» **Information supplied**
· · · ·
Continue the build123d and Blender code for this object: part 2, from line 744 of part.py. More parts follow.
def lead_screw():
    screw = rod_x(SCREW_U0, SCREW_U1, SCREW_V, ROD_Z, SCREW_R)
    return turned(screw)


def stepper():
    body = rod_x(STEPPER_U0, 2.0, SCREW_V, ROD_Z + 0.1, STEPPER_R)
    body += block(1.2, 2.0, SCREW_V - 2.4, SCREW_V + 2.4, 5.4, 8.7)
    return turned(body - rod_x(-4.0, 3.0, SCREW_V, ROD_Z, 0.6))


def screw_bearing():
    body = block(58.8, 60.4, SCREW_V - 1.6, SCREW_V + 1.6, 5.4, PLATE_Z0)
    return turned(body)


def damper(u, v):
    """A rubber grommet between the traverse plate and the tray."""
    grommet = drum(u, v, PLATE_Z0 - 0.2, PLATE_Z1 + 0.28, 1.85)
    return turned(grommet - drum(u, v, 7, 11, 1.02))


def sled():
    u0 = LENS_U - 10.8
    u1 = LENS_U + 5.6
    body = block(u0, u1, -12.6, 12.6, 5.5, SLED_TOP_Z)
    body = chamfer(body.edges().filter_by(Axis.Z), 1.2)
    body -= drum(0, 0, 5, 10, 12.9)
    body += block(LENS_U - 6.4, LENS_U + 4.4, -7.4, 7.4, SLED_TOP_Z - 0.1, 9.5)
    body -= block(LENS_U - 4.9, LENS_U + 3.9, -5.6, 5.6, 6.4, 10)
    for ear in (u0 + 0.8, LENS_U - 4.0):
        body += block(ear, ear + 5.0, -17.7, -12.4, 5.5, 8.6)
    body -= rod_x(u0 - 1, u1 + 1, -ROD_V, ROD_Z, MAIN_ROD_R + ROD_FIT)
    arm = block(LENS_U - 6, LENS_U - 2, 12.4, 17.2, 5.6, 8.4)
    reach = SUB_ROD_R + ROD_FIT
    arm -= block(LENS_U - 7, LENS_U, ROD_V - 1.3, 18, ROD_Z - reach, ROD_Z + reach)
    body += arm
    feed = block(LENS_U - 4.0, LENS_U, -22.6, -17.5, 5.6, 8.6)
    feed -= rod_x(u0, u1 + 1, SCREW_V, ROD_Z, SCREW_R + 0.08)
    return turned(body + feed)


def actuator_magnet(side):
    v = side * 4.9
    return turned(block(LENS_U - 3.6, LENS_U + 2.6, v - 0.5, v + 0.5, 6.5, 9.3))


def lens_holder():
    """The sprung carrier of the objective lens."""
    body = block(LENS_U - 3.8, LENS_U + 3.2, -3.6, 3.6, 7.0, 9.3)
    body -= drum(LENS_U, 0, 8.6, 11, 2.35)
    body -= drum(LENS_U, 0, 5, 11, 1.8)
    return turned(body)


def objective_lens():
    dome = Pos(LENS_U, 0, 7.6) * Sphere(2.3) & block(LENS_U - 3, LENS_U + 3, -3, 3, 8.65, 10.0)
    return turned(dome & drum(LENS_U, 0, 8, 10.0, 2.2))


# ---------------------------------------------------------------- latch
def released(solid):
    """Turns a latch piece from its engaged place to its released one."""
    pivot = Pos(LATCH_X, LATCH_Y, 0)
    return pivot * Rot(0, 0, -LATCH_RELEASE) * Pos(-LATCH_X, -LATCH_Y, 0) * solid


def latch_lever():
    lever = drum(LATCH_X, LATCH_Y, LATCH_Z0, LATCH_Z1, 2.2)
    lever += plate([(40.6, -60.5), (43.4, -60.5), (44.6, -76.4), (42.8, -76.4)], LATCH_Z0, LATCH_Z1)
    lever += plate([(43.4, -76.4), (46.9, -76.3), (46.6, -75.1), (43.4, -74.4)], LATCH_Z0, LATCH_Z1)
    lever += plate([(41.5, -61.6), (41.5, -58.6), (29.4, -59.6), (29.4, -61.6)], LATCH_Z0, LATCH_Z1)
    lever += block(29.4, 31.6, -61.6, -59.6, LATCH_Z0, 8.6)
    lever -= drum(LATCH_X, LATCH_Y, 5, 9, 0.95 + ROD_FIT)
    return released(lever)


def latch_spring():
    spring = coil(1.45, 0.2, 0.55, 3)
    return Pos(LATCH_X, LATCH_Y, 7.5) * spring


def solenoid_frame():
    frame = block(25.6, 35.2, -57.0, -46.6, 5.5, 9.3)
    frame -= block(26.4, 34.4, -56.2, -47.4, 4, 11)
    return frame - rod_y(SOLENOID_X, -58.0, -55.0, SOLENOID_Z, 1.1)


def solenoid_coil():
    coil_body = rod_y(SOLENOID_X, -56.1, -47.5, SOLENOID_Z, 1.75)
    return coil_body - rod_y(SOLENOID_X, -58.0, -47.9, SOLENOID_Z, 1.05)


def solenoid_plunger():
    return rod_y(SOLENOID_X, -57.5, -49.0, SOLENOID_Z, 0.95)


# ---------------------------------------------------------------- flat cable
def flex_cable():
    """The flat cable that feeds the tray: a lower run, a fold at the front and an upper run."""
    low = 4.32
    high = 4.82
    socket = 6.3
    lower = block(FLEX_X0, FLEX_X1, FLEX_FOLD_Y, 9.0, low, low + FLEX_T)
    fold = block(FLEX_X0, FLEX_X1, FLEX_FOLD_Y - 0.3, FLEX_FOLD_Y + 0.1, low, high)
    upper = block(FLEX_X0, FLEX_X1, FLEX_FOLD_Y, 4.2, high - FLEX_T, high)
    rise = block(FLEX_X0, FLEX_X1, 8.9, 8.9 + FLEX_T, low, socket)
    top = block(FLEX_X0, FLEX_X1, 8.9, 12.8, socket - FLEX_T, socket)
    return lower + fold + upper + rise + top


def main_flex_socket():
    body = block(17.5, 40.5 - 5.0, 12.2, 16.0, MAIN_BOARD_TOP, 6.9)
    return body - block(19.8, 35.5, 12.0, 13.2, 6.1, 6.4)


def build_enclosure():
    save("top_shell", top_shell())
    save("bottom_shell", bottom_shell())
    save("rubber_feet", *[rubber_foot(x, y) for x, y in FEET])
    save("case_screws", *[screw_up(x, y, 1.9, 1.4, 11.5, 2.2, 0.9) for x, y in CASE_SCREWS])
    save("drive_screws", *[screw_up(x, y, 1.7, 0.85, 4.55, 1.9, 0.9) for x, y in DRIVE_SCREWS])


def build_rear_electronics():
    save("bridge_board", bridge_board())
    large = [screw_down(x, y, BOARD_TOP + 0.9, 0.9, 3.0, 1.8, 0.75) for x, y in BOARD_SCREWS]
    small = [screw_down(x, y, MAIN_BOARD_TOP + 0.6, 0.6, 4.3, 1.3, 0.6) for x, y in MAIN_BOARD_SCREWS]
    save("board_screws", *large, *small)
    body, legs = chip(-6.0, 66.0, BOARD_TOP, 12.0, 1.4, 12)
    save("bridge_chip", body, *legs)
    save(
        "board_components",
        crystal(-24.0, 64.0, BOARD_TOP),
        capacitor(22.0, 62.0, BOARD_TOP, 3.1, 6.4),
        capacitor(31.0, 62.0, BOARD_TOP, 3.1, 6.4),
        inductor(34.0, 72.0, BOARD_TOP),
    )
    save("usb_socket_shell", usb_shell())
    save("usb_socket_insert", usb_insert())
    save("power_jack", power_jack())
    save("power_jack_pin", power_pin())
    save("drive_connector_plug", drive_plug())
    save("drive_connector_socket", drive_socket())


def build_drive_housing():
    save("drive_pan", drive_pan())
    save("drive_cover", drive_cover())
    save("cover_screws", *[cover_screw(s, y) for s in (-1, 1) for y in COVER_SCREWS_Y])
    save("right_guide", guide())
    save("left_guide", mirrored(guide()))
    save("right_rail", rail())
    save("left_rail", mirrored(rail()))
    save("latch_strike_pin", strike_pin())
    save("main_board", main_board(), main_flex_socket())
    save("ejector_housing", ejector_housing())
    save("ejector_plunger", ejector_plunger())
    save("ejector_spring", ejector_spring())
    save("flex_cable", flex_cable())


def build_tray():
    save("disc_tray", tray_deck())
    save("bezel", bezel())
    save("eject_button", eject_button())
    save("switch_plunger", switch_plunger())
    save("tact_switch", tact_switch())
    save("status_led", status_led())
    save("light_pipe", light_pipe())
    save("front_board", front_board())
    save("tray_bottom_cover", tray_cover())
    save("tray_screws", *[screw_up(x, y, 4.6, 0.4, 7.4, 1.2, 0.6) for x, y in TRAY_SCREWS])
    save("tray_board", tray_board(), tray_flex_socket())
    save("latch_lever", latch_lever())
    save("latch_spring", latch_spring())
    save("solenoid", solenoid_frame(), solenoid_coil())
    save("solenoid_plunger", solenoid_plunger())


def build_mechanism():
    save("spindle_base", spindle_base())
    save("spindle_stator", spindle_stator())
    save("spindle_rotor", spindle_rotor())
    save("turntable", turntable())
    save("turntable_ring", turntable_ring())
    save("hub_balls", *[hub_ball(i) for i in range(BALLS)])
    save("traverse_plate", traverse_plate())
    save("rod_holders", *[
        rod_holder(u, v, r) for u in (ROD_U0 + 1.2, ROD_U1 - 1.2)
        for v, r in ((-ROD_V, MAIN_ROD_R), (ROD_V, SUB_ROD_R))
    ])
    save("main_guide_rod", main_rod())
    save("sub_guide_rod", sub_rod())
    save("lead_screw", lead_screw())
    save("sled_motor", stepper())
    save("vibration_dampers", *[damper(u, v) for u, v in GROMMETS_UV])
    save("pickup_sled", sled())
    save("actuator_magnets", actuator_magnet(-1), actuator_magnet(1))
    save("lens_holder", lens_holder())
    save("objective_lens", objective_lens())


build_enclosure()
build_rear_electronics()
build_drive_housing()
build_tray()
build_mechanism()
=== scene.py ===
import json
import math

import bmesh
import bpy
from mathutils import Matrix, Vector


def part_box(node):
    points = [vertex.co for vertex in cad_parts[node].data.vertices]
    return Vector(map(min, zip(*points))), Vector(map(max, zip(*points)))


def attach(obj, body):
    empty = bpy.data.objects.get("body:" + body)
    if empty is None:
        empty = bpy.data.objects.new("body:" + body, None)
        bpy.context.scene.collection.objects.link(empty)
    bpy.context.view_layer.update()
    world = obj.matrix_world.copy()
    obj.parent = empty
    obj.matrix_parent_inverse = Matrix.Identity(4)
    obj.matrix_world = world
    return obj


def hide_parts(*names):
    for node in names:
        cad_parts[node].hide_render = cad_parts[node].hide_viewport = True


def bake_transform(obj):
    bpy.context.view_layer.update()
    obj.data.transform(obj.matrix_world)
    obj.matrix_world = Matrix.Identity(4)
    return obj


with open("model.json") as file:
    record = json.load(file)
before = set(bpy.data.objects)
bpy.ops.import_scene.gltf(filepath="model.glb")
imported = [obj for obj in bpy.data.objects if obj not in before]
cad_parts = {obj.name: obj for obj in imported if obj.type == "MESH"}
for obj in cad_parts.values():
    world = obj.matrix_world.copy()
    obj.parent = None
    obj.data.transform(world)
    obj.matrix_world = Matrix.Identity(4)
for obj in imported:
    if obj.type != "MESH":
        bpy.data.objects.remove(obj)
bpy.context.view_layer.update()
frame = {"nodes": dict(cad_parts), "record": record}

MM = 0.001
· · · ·
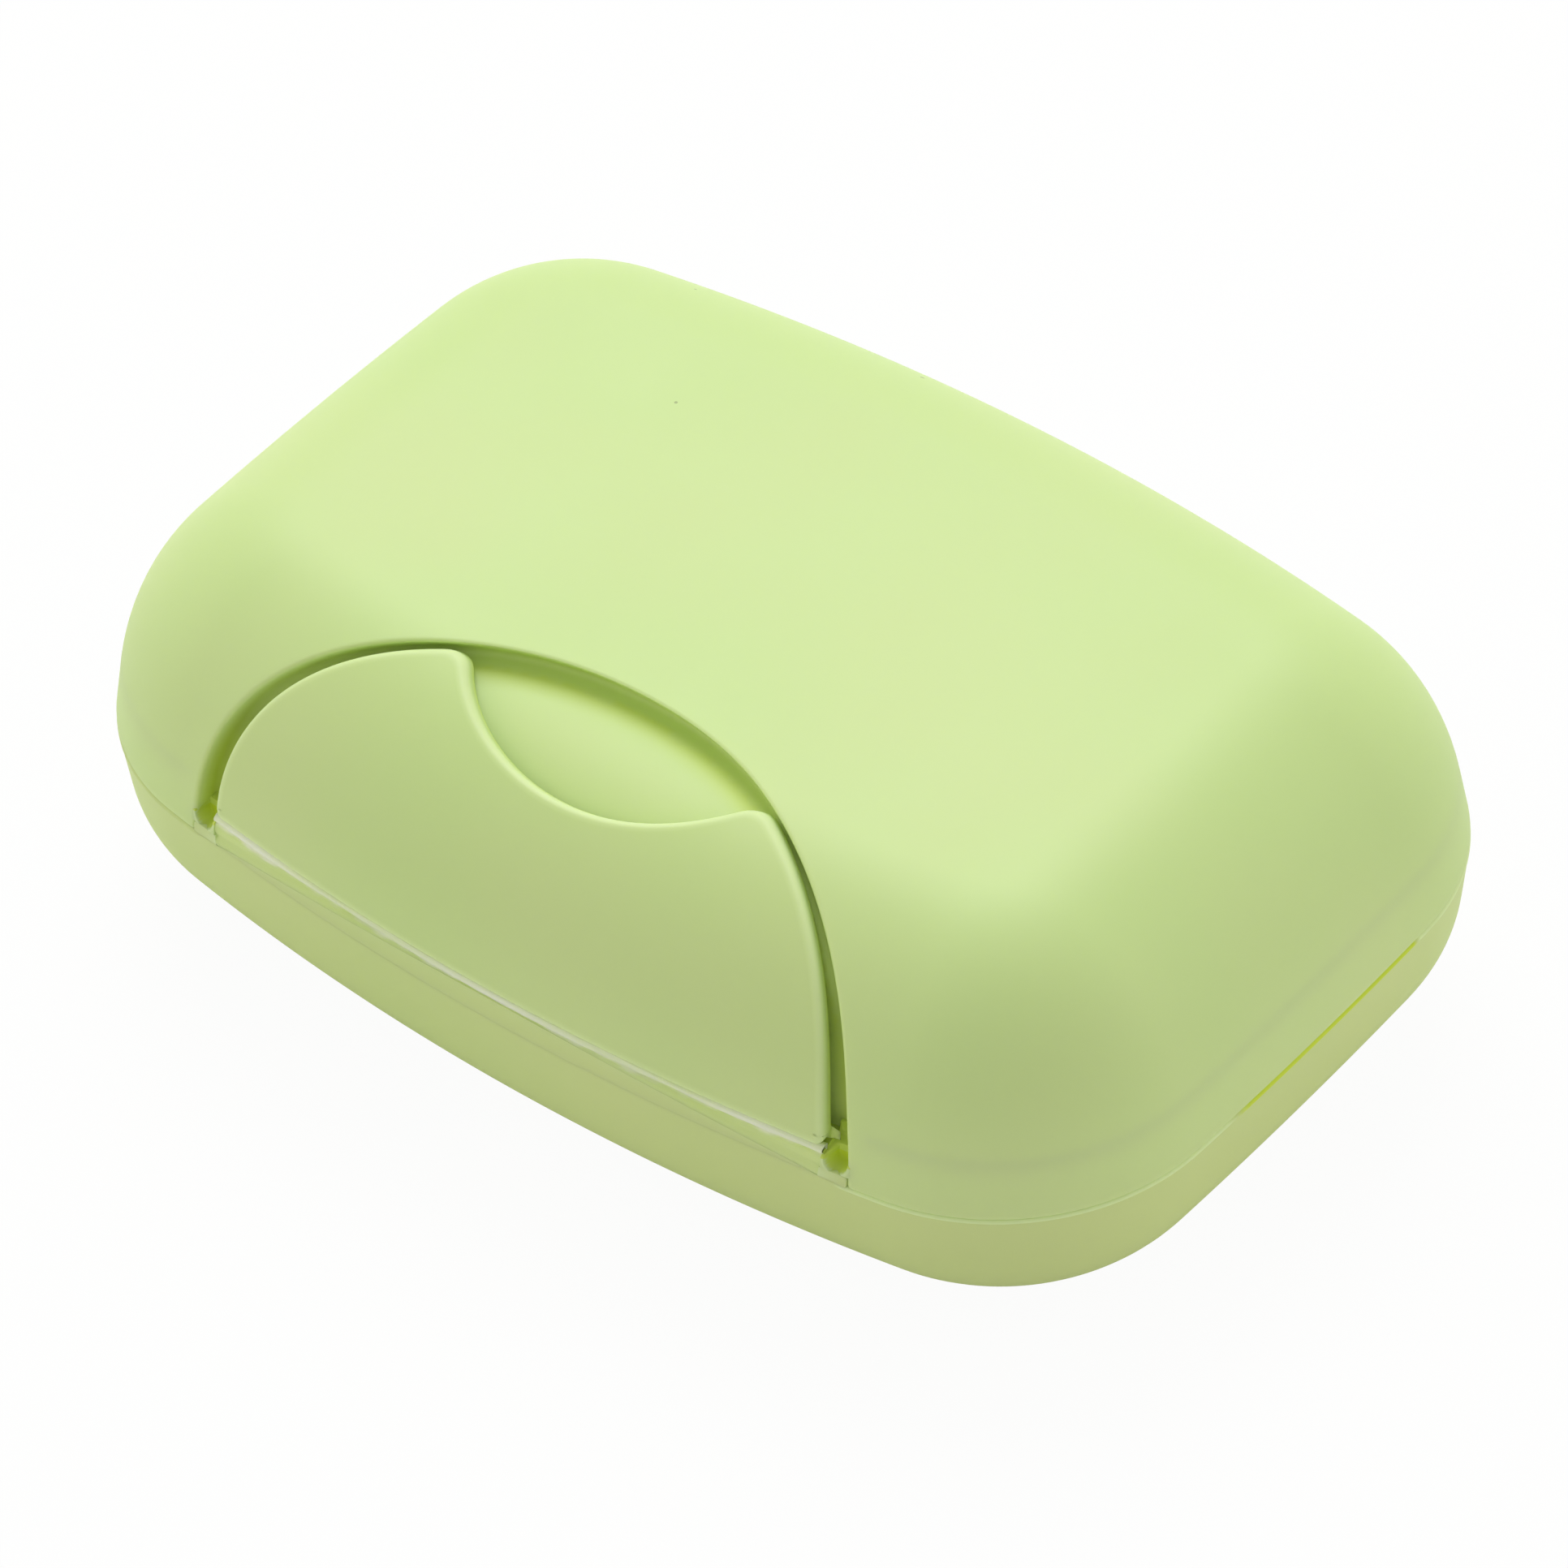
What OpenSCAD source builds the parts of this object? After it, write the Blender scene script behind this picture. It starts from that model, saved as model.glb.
· · · ·
» **Given request**
Start at the line with "Continue the build123d" and stop after the line with "return turned(screw)". Repeat exactly the lines in that range.

» **Problem solution**
Continue the build123d and Blender code for this object: part 2, from line 744 of part.py. More parts follow.
def lead_screw():
    screw = rod_x(SCREW_U0, SCREW_U1, SCREW_V, ROD_Z, SCREW_R)
    return turned(screw)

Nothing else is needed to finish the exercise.